We will see the whales in the Sea of Cortes, the desolation of the Sonora desert, the fluorescent lights of divey restaurants. We'll see child-dominated city squares and we'll see donkeys.
Joe and Poncho, haggard, will arrive to Angangangueo, Michoacan, Mexico--her hometown--and there they will be told she is working at the Butterfly Reserve. They will hike their way up a verdant hill. At the summit, Poncho will tell Joe to take the rest of his journey on his own, and Joe will do so after a their eyes meet knowingly, and Joe will get to a place where the trees are orange with butterflies and the sun will appear and the butterflies will lift and dabble in the light of the sun, all millions of them, and suddenly Joe will see her and, delayed, she will see him, too, and they will kiss with butterflies around them, and their love will be Immortalized in that image.
That's one story.
The next is simply about a boy who tires of School, Family, Technology, and the Future, and he hops on his bicycle to travel across the country into new Territory. He would meet interesting folks along the way. Clearly, the plot is weak--it's never been my strength--and clearly the boy is Me--another weakness of mine--but the story would be another addition to the classic American canon of stories about young men trying to escape their realities which aren't as bad--in fact, they're pretty damn good--as they perceive them to be. When I think of this story, I see the poetry of dirty kid humming along Route 66 in the 21st century, self-reliant, smarmy, and in search of something adults inevitably, tragically give up on.

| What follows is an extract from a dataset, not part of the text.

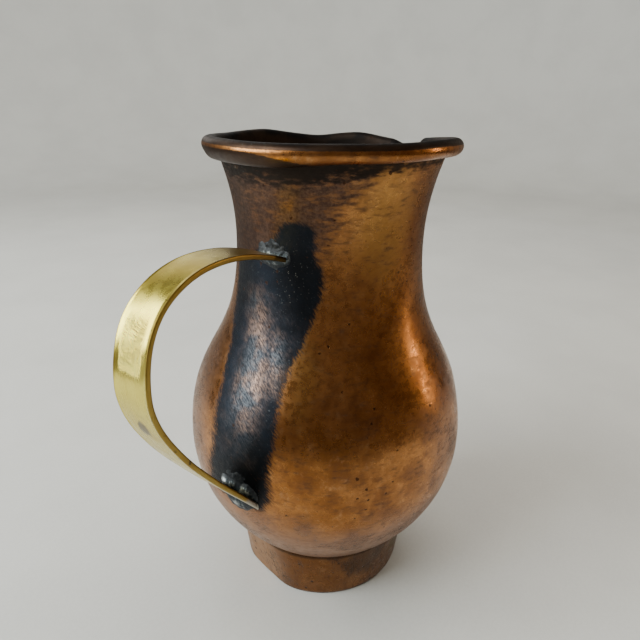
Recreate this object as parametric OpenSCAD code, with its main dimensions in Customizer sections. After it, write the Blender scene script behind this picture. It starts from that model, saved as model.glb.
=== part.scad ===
// Hand-made copper jug with a brass strap handle, standing on a copper foot ring.
// All sizes are in millimetres. The origin is the centre of the foot ring on the table,
// +Z points up and the handle reaches out along -X.

/* [Body] */
// Thickness of the copper sheet that the body is raised from
sheet_t = 0.9; // [0.7:0.05:1.2]
// Diameter of the flat base, inside the foot ring
base_d = 36; // [28:1:44]
// Height of the flat base above the table
base_z = 10; // [8:0.5:13]
// Diameter of the belly at its widest
belly_d = 85.6; // [71:0.2:103]
// Height from the flat base up to the widest part of the belly
bowl_h = 40.4; // [33:0.2:49]
// Height from the widest part of the belly up to the narrowest part of the neck
shoulder_h = 62; // [51:0.5:75]
// Diameter of the neck at its narrowest
neck_d = 53.2; // [44:0.2:64]
// Height from the narrowest part of the neck up to the top of the rim
throat_h = 27.6; // [23:0.2:34]

/* [Rolled rim] */
// Diameter across the outside of the rolled rim
rim_d = 69; // [66:0.5:83]
// Diameter of the wire that the edge of the sheet is rolled over
wire_d = 2.2; // [1.8:0.1:2.8]
// Lean of the wall from the vertical where it meets the wire, in degrees
flare_a = 22; // [16:1:32]
// Gap between the rolled edge of the sheet and the wall that it turns back to
curl_gap = 0.15; // [0.1:0.05:0.3]

/* [Curves of the body] */
// How full the belly is below its widest part
bowl_pull = 24.6; // [18:0.2:28]
// How full the belly is above its widest part
belly_pull = 30.3; // [22:0.1:36]
// How long the neck stays narrow below its narrowest part
neck_pull = 34.3; // [24:0.1:40]
// How long the neck stays narrow above its narrowest part
throat_pull = 6; // [3:0.5:9]
// How long the throat runs straight below the rim
flare_pull = 11; // [7:0.5:13]

/* [Foot ring] */
// Outer diameter of the foot ring on the table
foot_d = 53; // [44:0.5:60]
// How much wider the foot ring is at the height of the flat base than on the table
foot_spread = 1.4; // [0:0.1:3]
// Thickness of the band that the foot ring is bent from
foot_t = 1.2; // [0.9:0.1:1.6]
// Width of the solder fillet inside the top of the foot ring
foot_fillet = 3; // [2.5:0.1:4]

/* [Handle] */
// Thickness of the brass strap
strap_t = 1.3; // [1:0.1:1.8]
// Width of the strap at its upper end
strap_w_top = 9.4; // [7:0.1:12]
// Width of the strap at its lower end
strap_w_bottom = 12.6; // [10:0.1:16]
// Room for fingers between the widest part of the belly and the grip
finger_room = 28; // [23:0.5:34]
// Height of the upper joint below the narrowest part of the neck
upper_joint_drop = 1; // [0:0.5:8]
// Height of the lower joint below the widest part of the belly
lower_joint_drop = 3; // [0:0.2:8]
// Height of the furthest part of the grip below the upper joint
grip_drop = 17; // [14:0.5:21]
// Rise of the strap where it leaves the neck, in degrees
upper_rise_a = 20.7; // [5:0.1:30]
// Slope of the strap where it reaches the belly, in degrees
lower_slope_a = 53.3; // [45:0.1:65]
// How far the strap runs straight out from the neck
upper_pull = 32; // [22:0.5:38]
// How round the strap is above the grip
grip_pull_up = 19.6; // [14:0.2:24]
// How round the strap is below the grip
grip_pull_down = 14.5; // [10:0.5:18]
// How far the strap runs straight up from the belly
lower_pull = 13.4; // [8:0.2:18]

/* [Solder] */
// Thickness of the solder between two pieces that are joined
solder_gap = 0.3; // [0.1:0.05:0.4]
// Width of the solder round the upper end of the handle
upper_solder_d = 14; // [12.5:0.5:18]
// Height of that solder above the neck
upper_solder_h = 2.4; // [1.5:0.1:4]
// Width of the solder round the lower end of the handle
lower_solder_d = 19; // [16.5:0.5:24]
// Height of that solder above the belly
lower_solder_h = 4; // [3:0.1:6]
// Height of the lower solder's centre above the lower joint
lower_solder_rise = 3; // [2:0.2:5]

/* [Hidden] */
$fn = 96;

// straight pieces that one curve of an outline is drawn with
body_steps = 14;
strap_steps = 16;
dome_steps = 9;

belly_r = belly_d / 2;
neck_r = neck_d / 2;
base_r = base_d / 2;
belly_z = base_z + bowl_h;
neck_z = belly_z + shoulder_h;
jug_h = neck_z + throat_h;

// the sheet turns up from the flat base over this length
base_turn = 2;

// the rolled rim: the wall touches the wire at wall_end, and runs towards it along flare_dir
wire_r = wire_d / 2;
bead_r = wire_r + sheet_t;
bead_centre = [rim_d / 2 - bead_r, jug_h - bead_r];
flare_dir = [sin(flare_a), cos(flare_a)];
flare_out = [cos(flare_a), -sin(flare_a)];
wall_end = bead_centre - wire_r * flare_out;

// A curve k holds four points: its start, the point it leaves towards, the point it arrives
// from, and its end.
function point_at(k, t) = pow(1 - t, 3) * k[0] + 3 * t * pow(1 - t, 2) * k[1]
    + 3 * t * t * (1 - t) * k[2] + pow(t, 3) * k[3];
function along(k, t) =
    let (v = pow(1 - t, 2) * (k[1] - k[0]) + 2 * t * (1 - t) * (k[2] - k[1])
        + t * t * (k[3] - k[2]))
    v / norm(v);
function left_of(k, t) = let (v = along(k, t)) [-v.y, v.x];
// the curve moved to its left by a distance, as points from number first to number steps
function side_curve(k, by, steps, first = 0) =
    [for (i = [first:steps]) point_at(k, i / steps) + by * left_of(k, i / steps)];
function reversed(list) = [for (i = [len(list) - 1:-1:0]) list[i]];

// the outside of the body, from the flat base up to the wire
bowl = [
    [base_r, base_z], [base_r + base_turn, base_z],
    [belly_r, belly_z - bowl_pull], [belly_r, belly_z]
];
shoulder = [
    [belly_r, belly_z], [belly_r, belly_z + belly_pull],
    [neck_r, neck_z - neck_pull], [neck_r, neck_z]
];
throat = [
    [neck_r, neck_z], [neck_r, neck_z + throat_pull],
    wall_end - flare_pull * flare_dir, wall_end
];

// the body's wall at a depth below its outer face, from the axis up to the wire
function wall_line(depth) = concat(
    [[0, base_z + depth]],
    side_curve(bowl, depth, body_steps),
    side_curve(shoulder, depth, body_steps, 1),
    side_curve(throat, depth, body_steps, 1)
);

// the outer radius of the body at a height
radius_table = [for (p = wall_line(0)) if (p.x > base_r) [p.y, p.x]];
function body_r(z) = lookup(z, radius_table);

// all that lies inside the body's outer face, and inside a gap around it
module body_space(gap = 0) {
    polygon(concat(wall_line(-gap), [[0, wall_end.y]]));
}

// the gap that the rolled edge leaves where it turns back to the wall
module curl_slit() {
    polygon([
        wall_end,
        wall_end - 2 * bead_r * flare_dir,
        wall_end - 2 * bead_r * flare_dir + curl_gap * flare_out,
        wall_end + curl_gap * flare_out
    ]);
}

module body() {
    color("#a5652f")
        rotate_extrude()
            difference() {
                union() {
                    polygon(concat(wall_line(0), reversed(wall_line(sheet_t))));
                    translate(bead_centre)
                        circle(r = bead_r);
                }
                translate(bead_centre)
                    circle(r = wire_r);
                curl_slit();
            }
}

module rim_wire() {
    color("#4a4643")
        rotate_extrude()
            translate(bead_centre)
                circle(r = wire_r);
}

// the foot ring's outer radius at a height, and where its inside meets the belly
function foot_r(z) = (foot_d + foot_spread * z / base_z) / 2;
foot_inner_r = foot_r(base_z) - foot_t;
foot_joint_z = lookup(foot_inner_r, [for (p = radius_table) if (p[0] < belly_z) [p[1], p[0]]]);

// the band of the foot ring before the belly cuts it, taller than the ring by a few thicknesses
foot_band_h = foot_joint_z + 4 * foot_t;
module foot_band() {
    polygon([
        [foot_r(0) - foot_t, 0],
        [foot_r(0), 0],
        [foot_r(foot_band_h), foot_band_h],
        [foot_r(foot_band_h) - foot_t, foot_band_h]
    ]);
}

module foot_outline() {
    difference() {
        foot_band();
        body_space(solder_gap);
    }
}

module foot_ring() {
    color("#95562a")
        rotate_extrude()
            foot_outline();
}

module foot_solder() {
    color("#8d8f8c")
        rotate_extrude()
            difference() {
                polygon([
                    [foot_inner_r - foot_fillet, foot_joint_z],
                    [foot_inner_r, foot_joint_z - foot_fillet],
                    [foot_inner_r + foot_t / 2, foot_joint_z - foot_fillet],
                    [foot_inner_r + foot_t / 2, foot_joint_z + foot_fillet]
                ]);
                foot_outline();
                body_space();
            }
}

// the middle of the strap, as distance from the axis and height: upper arm, then lower arm
upper_joint_z = neck_z - upper_joint_drop;
lower_joint_z = belly_z - lower_joint_drop;
grip = [belly_r + finger_room + strap_t / 2, upper_joint_z - grip_drop];
upper_start = [body_r(upper_joint_z), upper_joint_z];
lower_end = [body_r(lower_joint_z), lower_joint_z];
upper_arm = [
    upper_start, upper_start + upper_pull * [cos(upper_rise_a), sin(upper_rise_a)],
    grip + [0, grip_pull_up], grip
];
lower_arm = [
    grip, grip - [0, grip_pull_down],
    lower_end + lower_pull * [cos(lower_slope_a), sin(lower_slope_a)], lower_end
];

// the strap is left this much too long at each end, and cut to the shape of the body
strap_spare = 3;
function strap_line(by) = concat(
    [point_at(upper_arm, 0) + by * left_of(upper_arm, 0) - strap_spare * along(upper_arm, 0)],
    side_curve(upper_arm, by, strap_steps),
    side_curve(lower_arm, by, strap_steps, 1),
    [point_at(lower_arm, 1) + by * left_of(lower_arm, 1) + strap_spare * along(lower_arm, 1)]
);
function strap_w(z) = strap_w_bottom
    + (strap_w_top - strap_w_bottom) * (z - lower_joint_z) / (upper_joint_z - lower_joint_z);

// the strap seen from its side, and seen from outside along the X axis
module strap_side() {
    polygon(concat(strap_line(strap_t / 2), reversed(strap_line(-strap_t / 2))));
}

module strap_front() {
    polygon([
        [-strap_w(0) / 2, 0],
        [strap_w(0) / 2, 0],
        [strap_w(jug_h) / 2, jug_h],
        [-strap_w(jug_h) / 2, jug_h]
    ]);
}

module strap() {
    reach = grip.x + strap_spare;
    difference() {
        intersection() {
            mirror([1, 0, 0])
                rotate([90, 0, 0])
                    linear_extrude(height = 2 * strap_w_bottom, center = true)
                        strap_side();
            translate([-reach, 0, 0])
                rotate([90, 0, 90])
                    linear_extrude(height = reach)
                        strap_front();
        }
        rotate_extrude()
            body_space(solder_gap);
    }
}

module handle() {
    color("#b9983f")
        strap();
}

// a low mound of solder on the body, round the strap, at a height on the handle's side
module solder_mound(z, d, h) {
    difference() {
        translate([-body_r(z), 0, z])
            rotate([0, -90, 0])
                rotate_extrude()
                    polygon(concat(
                        [[0, -d / 2], [d / 2, -d / 2]],
                        [for (i = [0:dome_steps]) let (a = 90 * i / dome_steps)
                            [d / 2 * cos(a), h * sin(a)]]
                    ));
        strap();
        rotate_extrude()
            body_space();
    }
}

module upper_solder() {
    color("#9aa09c")
        solder_mound(upper_joint_z, upper_solder_d, upper_solder_h);
}

module lower_solder() {
    color("#9aa09c")
        solder_mound(lower_joint_z + lower_solder_rise, lower_solder_d, lower_solder_h);
}

body();
rim_wire();
foot_ring();
foot_solder();
handle();
upper_solder();
lower_solder();
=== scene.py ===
"""Shows a hand-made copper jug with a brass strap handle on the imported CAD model.

The CAD model gives every place and overall size. This file adds what the hand made: the wavy
rolled rim, the dents, the lumps of solder, and the finish of every piece. A turn is an angle
about the jug's axis in degrees, 0 at the handle, and it grows counterclockwise seen from above.
Lengths are metres unless a name ends in _mm or _MM, or a comment says millimetres.
"""

import math

import bpy
import numpy as np
from bpy.props import FloatProperty, FloatVectorProperty, PointerProperty
from bpy.types import Operator, Panel, PropertyGroup
from mathutils import Matrix, Vector, noise


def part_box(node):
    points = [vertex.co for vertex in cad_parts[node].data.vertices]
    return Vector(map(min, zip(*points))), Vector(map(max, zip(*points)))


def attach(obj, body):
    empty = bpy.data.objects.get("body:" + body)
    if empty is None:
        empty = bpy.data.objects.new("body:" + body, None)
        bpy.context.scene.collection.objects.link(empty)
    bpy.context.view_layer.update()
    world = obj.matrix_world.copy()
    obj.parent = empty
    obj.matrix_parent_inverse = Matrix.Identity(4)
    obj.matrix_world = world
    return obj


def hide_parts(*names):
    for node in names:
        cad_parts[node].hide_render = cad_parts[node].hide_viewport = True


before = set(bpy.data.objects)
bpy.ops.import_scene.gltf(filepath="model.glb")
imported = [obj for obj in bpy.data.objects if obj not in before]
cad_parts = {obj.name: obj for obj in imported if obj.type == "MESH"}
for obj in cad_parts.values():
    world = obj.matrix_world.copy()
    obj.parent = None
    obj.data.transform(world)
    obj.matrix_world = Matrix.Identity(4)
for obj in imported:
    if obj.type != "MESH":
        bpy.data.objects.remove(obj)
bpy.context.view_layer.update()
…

Oh, sweet freeing imagination.
Thursday, December 2, 2010
The Allegory of the Campfire
I was the supervisor of the boys' barrack. I did my best to read and sleep while the 15 boys passed the night hours dousing themselves in Axe, gathering round a laptop to watch slasher movies, whispering fabricated stories about their successes in basketball and with girls, telling really stupid jokes, being incredibly stinky in all ways, and waking up far too early, so excited they were to run around in the forest. They farted a lot and I slept little.
We all ate meals together. In the hours between meals, the outdoors experts lead them in team-building activities in order to develop trust and collaboration. While they did that, I read in the appreciatedly empty and silent barracks and I ran in the foothills certain I was going to turn a corner and be devoured by a bear.
After their first day of activities, we all walked to the river and threw rocks and waded in the cold water while the sun set. It was lovely to watch kids who live near an airport delight at all the trees and bring the river's water up to their sticky faces.
At night we had a campfire. We sat by the fire and roasted marshmallows. The talkative kids chattered on. The silent kids watched the fire. The fire and the darkness inspired memories. One student, Jagdeep*, told me the fire, woods, and night reminded him of his life in Nepal. It was in the night, he said, that he and his family would go into the woods to gather wood they'd use to heat their homes. They did it at night to avoid being fined by the police. Being out here made him feel the old feeling of nervousness of being a little boy running around in the dark, hoping the police wouldn't catch him.
I moved around to converse with other students. I talked to Halima*. She told me in rural Ethiopia you never stray from the fire at night. Beyond the fire, she said, were hyenas and you can hear them laughing. The hyenas took her goat, she told me with a sad smile. It was a smile that anticipated how silly it would sound to someone like me--it's just a goat!--but her smile faded and I suddenly felt the import and dreariness of losing your goat to a hyena. She told me her goat's name, smiling again, because it was a silly name, a name a child would give. (I have since forgotten it.) She concluded by saying whoever imitates the laugh of a hyena eventually is killed by a hyena, and I laughed at that, and she shook her finger at me.
I looked back at the darkness around our campfire. I remembered for a moment how scary nighttime could be, how frightful it is to not know what is around you, to not have a base, to understand how a dead flashlight or extinguished fire could leave you rudderless and vulnerable. More than the reality, I saw the metaphor in the darkness, and I could palpably remember the fear I had--all kids have--of the dark, of emptiness, of loneliness and mystery.
I asked Halima if she had ever eaten s'mores. She said no and asked me to repeat the word several times. "S'mores. S'mores." She tried to repeat, but gave it up. She said, "I don't know what are they." I said it is made of chocolate, marshmallows, and graham crackers, but she didn't know what marshmallows or graham crackers were so I said, "Well you just have to try one." Though it felt a little strange, I added quite surely, "It's an American tradition."
Halima and I went to the grocery bags with all the goods. We removed two marshmallows and a student lent her his stick. She roasted her marshmallows. Her marshmallows caught on fire and instinctively she brought them back, blew them out, and pulled them off. She put together the rest of the S'more, modeling it on my own. She went back to her seat and ate it while her friend watched her, collecting all the information she'd need to do this herself. From across the fire, I could see the melted marshmallow remains on Halima's fingertips and the melted chocolate on her lips. I looked across our ring and the 30 kids were talking and grubbing, laughing and gazing. I'm sure I sighed, and I know I felt then how I feel now recalling all this: wistfully humane, bittersweetly in love with humanity, and utterly, ineffably connected to the continent of mankind.
Over the top of the fire, I gave Halima a thumbs-up and mouthed, "Good?" With the yellow light illuminating her eyes, she gave a thumbs-up back and smiled. The light shone on the parts of her teeth not covered in s'more. I sat back down with the rest group, ate my own s'more, and there we all were: faces to the fire, backs to the dark, together.